Short task
Repeat the listing below word for word, stopping after the line that contains "grain along the strip.".

★ ★ ★

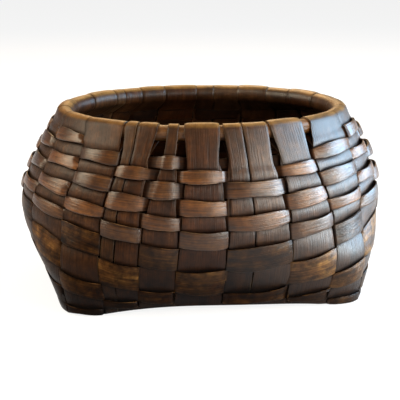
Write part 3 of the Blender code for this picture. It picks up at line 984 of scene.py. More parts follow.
@dataclass(frozen=True)
class SplintFinish:
    """Old split hardwood under a worn dark varnish, with its grain along the strip.

    The grain runs in fine ridges a millimetre or so apart, the varnish has gone nearly black
    in the hollows and near the base, and hands have rubbed the rim back to the honey colour
    of the wood. Painted shade darkens the hollows, the base, the edges and the inside, and
    painted highlights lighten the rim top and the edges. Real pores are about 0.3 mm wide,
    too fine to show, so they are drawn 1 mm wide. The other sizes are those of the real
    marks, in metres.
    """

    GRAIN_HEIGHT = 0.0009
    VARNISH_IOR = 1.5
    PLAN_SCALE = (0.7, 1.0, 0.0)        # evens out the long plan, to tell inside from outside

    name: str
    dark: str
    middle: str
    light: str
    pore: str
    edge: str
    roughness: float
    rough_spread: float
    coat: float
    coat_roughness: float = 0.28
    dull_gloss: float = 1.0
    specular: float = 0.25
    contrast: float = 0.30
    grain_width: float = 0.0010
    grain_length: float = 0.035
    streak_width: float = 0.0050
    streak_length: float = 0.060
    blotch: float = 0.016
    reach: float = 0.18
    mottle: float = 0.0045
    mottle_depth: float = 0.28
    pore_width: float = 0.0010
    pore_length: float = 0.0090
    pore_share: float = 0.55
    bump: float = 0.45
    rim_wear_and_highlight: float = 0.80
    blotch_share: float = 0.55
    streak_height: float = 0.8
    left_dirt: float = 0.30
    dirt_roughness: float = 0.4
    noise_roughness: float = 0.6

    def make(self) -> bpy.types.Material:
        """Build the material.

        Returns:
            The material.
        """
        material = bpy.data.materials.new(self.name)
        material.use_nodes = True
        tree = material.node_tree
        tree.nodes.clear()
        strip = add_node(tree, "ShaderNodeUVMap", uv_map="UVMap")
        place = add_node(tree, "ShaderNodeTexCoord").outputs["Object"]
        x, _, z = add_node(tree, "ShaderNodeSeparateXYZ", {0: place}).outputs
        grime_and_shade = add_node(tree, "ShaderNodeAttribute", attribute_name="grime_and_shade").outputs["Fac"]
        grain = self._noise(tree, strip, (self.grain_length, self.grain_width), 4.0)
        streak = self._noise(tree, strip, (self.streak_length, self.streak_width), 3.0)
        blotch = self._noise(tree, place, (self.blotch,) * 3, 4.0)
        colour = self._wood(tree, place, grain, streak, blotch)
        for code, blend, ramps in self._layers(tree, strip, place, grain, blotch, grime_and_shade):
            colour = add_node(tree, "ShaderNodeMix",
                              {0: self._strength(tree, ramps), 6: colour,
                               7: linear_colour(code)}, data_type="RGBA", blend_type=blend)
        # The varnish is gone near the floor, more so at the left, and where the dirt and painted
        # shade mask lies on it.
        kept = add_node(tree, "ShaderNodeMath", {0: x, 1: self.left_dirt, 2: z},
                        operation="MULTIPLY_ADD")
        varnish = self._strength(tree, [(kept, (0.010, 0.075), (0.0, self.coat), EASED),
                                        (grime_and_shade, (0.0, 1.0), (1.0, 0.0), EVEN),
                                        (x, (-0.01, 0.045), (self.dull_gloss, 1.0), EASED)])
        spread = (self.roughness - self.rough_spread, self.roughness + self.rough_spread)
        rough = add_node(tree, "ShaderNodeMath",
                         {0: grime_and_shade, 1: self.dirt_roughness,
                          2: self._strength(tree, [(grain, (0.3, 0.7), spread, EVEN)])},
                         operation="MULTIPLY_ADD", use_clamp=True)
        height = add_node(tree, "ShaderNodeMath", {0: streak, 1: self.streak_height, 2: grain},
                          operation="MULTIPLY_ADD")
        bump = add_node(tree, "ShaderNodeBump", {"Strength": self.bump,
                                                 "Distance": self.GRAIN_HEIGHT,
                                                 "Height": height})
        shader = add_node(tree, "ShaderNodeBsdfPrincipled",
                          {"Base Color": colour, "Roughness": rough, "Normal": bump,
                           "IOR": self.VARNISH_IOR, "Specular IOR Level": self.specular,
                           "Coat Weight": varnish, "Coat Roughness": self.coat_roughness,
                           "Coat IOR": self.VARNISH_IOR, "Coat Normal": bump})
        add_node(tree, "ShaderNodeOutputMaterial", {"Surface": shader})
        return material

    def _noise(self, tree: bpy.types.NodeTree, coordinates: object, sizes: Sequence[float],
               detail: float) -> bpy.types.NodeSocket:
        """Noise with marks of given sizes.

        Args:
            tree: Tree of the material.
            coordinates: Where it is read.
            sizes: Sizes of its marks along each axis.
            detail: How many finer layers it has.

        Returns:
            The socket that gives it.
        """
        scales = [1 / size for size in sizes] + [1.0] * (3 - len(sizes))
        mapped = add_node(tree, "ShaderNodeMapping", {"Vector": coordinates, "Scale": scales})
        return add_node(tree, "ShaderNodeTexNoise",
                        {"Vector": mapped, "Scale": 1.0, "Detail": detail,
                         "Roughness": self.noise_roughness}).outputs[0]

    @staticmethod
    def _strength(tree: bpy.types.NodeTree, ramps: Iterable[tuple]) -> bpy.types.Node:
        """Multiply ramps.

        Args:
            tree: Tree of the material.
            ramps: For each what it reads, the two ends that it reads between, the values
                that it gives there, and how it goes from one to the other.

        Returns:
            The node that gives their product.
        """
        product = None
        for source, (start, end), (first, last), way in ramps:
            ramp = add_node(tree, "ShaderNodeMapRange",
                            {"Value": source, "From Min": start, "From Max": end,
                             "To Min": first, "To Max": last}, interpolation_type=way)
            product = ramp if product is None else add_node(
                tree, "ShaderNodeMath", {0: product, 1: ramp}, operation="MULTIPLY",
                use_clamp=True)
        return product

    def _wood(self, tree: bpy.types.NodeTree, place: bpy.types.NodeSocket,
              grain: bpy.types.NodeSocket, streak: bpy.types.NodeSocket,
              blotch: bpy.types.NodeSocket) -> bpy.types.Node:
        """Colour of the varnished wood, streaked along the strip and toned strip by strip.

        Args:
            tree: Tree of the material.
            place: Place on the object.
            grain: Fine noise along the strip.
            streak: Broad noise along the strip.
            blotch: Noise that is as wide as it is long.

        Returns:
            The node that gives the colour.
        """
        blend = add_node(tree, "ShaderNodeMix", {0: self.blotch_share, 2: streak, 3: blotch})
        ramp = add_node(tree, "ShaderNodeValToRGB", {0: blend})
        stops = ramp.color_ramp.elements
        stops[0].position, stops[0].color = 0.5 - self.reach, linear_colour(self.dark)
        stops[1].position, stops[1].color = 0.5 + self.reach, linear_colour(self.light)
        stops.new(0.50).color = linear_colour(self.middle)
        lines = (1 - self.contrast, 1 + self.contrast)
        tint = add_node(tree, "ShaderNodeAttribute", attribute_name="tint").outputs["Color"]
        mottle = self._noise(tree, place, (self.mottle,) * 3, 5.0)
        spots = (1 - self.mottle_depth, 1 + self.mottle_depth)
        colour = ramp
        for tone in (self._strength(tree, [(grain, (0.35, 0.65), lines, EVEN)]), tint,
                     self._strength(tree, [(mottle, (0.36, 0.64), spots, EVEN)])):
            colour = add_node(tree, "ShaderNodeMix", {0: 1.0, 6: colour, 7: tone},
                              data_type="RGBA", blend_type="MULTIPLY")
        return colour

    def _layers(self, tree: bpy.types.NodeTree, strip: bpy.types.Node,
                place: bpy.types.NodeSocket, grain: bpy.types.NodeSocket,
                blotch: bpy.types.NodeSocket, grime_and_shade: bpy.types.NodeSocket
                ) -> list[tuple[str, str, list[tuple]]]:
        """Pores, dirt, wear, painted shade and highlights, each a colour, a blend and ramps of
        where.

        Args:
            tree: Tree of the material.
            strip: Place on the strip.
            place: Place on the object.
            grain: Fine noise along the strip.
            blotch: Noise that is as wide as it is long.
            grime_and_shade: The dirt and painted shade kept on the mesh.

        Returns:
            The layers, in the order they are laid on.
        """
        pores = self._noise(tree, strip, (self.pore_length, self.pore_width), 1.0)
        x, _, z = add_node(tree, "ShaderNodeSeparateXYZ", {0: place}).outputs
        edge = add_node(tree, "ShaderNodeAttribute",
                        attribute_name="edge_distance").outputs["Fac"]
        plan = add_node(tree, "ShaderNodeVectorMath", {0: place, 1: self.PLAN_SCALE},
                        operation="MULTIPLY")
        out = add_node(tree, "ShaderNodeVectorMath", {0: plan}, operation="NORMALIZE")
        facing = add_node(tree, "ShaderNodeNewGeometry").outputs["Normal"]
        outward = add_node(tree, "ShaderNodeVectorMath", {0: out, 1: facing},
                           operation="DOT_PRODUCT")
        return [
            # Pores of a ring-porous hardwood: short dark lines along the strip.
            (self.pore, "MIX", [(pores, (0.60, 0.72), (0.0, self.pore_share), EVEN)]),
            # Dirt and painted shade towards the base, in patches; less at the right, painted as
            # lit.
            ("#4a3a28", "MULTIPLY", [(z, (0.090, 0.008), (0.0, 0.97), EASED),
                                     (blotch, (0.35, 0.65), (0.7, 1.2), EVEN),
                                     (x, (0.02, 0.13), (1.0, 0.55), EASED)]),
            # Painted shade on the inside, darker the more a face turns inwards.
            ("#5a4f46", "MULTIPLY", [(outward, (0.1, -0.4), (0.0, 0.15), EASED)]),
            # Honey wood where hands rubbed the rim top, with a painted highlight along it.
            ("#8c6634", "MIX", [(z, (0.1488, 0.1514), (0.0, self.rim_wear_and_highlight), EASED),
                                (blotch, (0.35, 0.60), (0.35, 1.0), EVEN)]),
            # Painted shade along the edges of the strip, 1.6 mm in, where it turns away.
            ("#6b5c4c", "MULTIPLY", [(edge, (0.0, 0.0016), (0.45, 0.0), EASED)]),
            # Varnish rubbed off the last 0.8 mm here and there, and a painted highlight on it.
            (self.edge, "MIX", [(edge, (0.0, 0.0008), (0.40, 0.0), EVEN),
                                (grain, (0.50, 0.66), (0.0, 1.0), EVEN)]),
            # Dirt and painted shade where one splint lies against or under another.
            ("#5a4a3a", "MULTIPLY", [(grime_and_shade, (0.0, 1.0), (0.0, 0.85), EVEN)])]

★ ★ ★

Solution for this problem
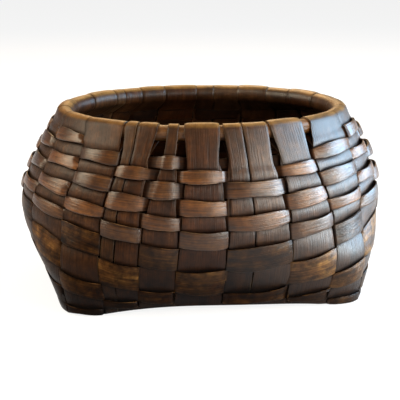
Write part 3 of the Blender code for this picture. It picks up at line 984 of scene.py. More parts follow.
@dataclass(frozen=True)
class SplintFinish:
    """Old split hardwood under a worn dark varnish, with its grain along the strip.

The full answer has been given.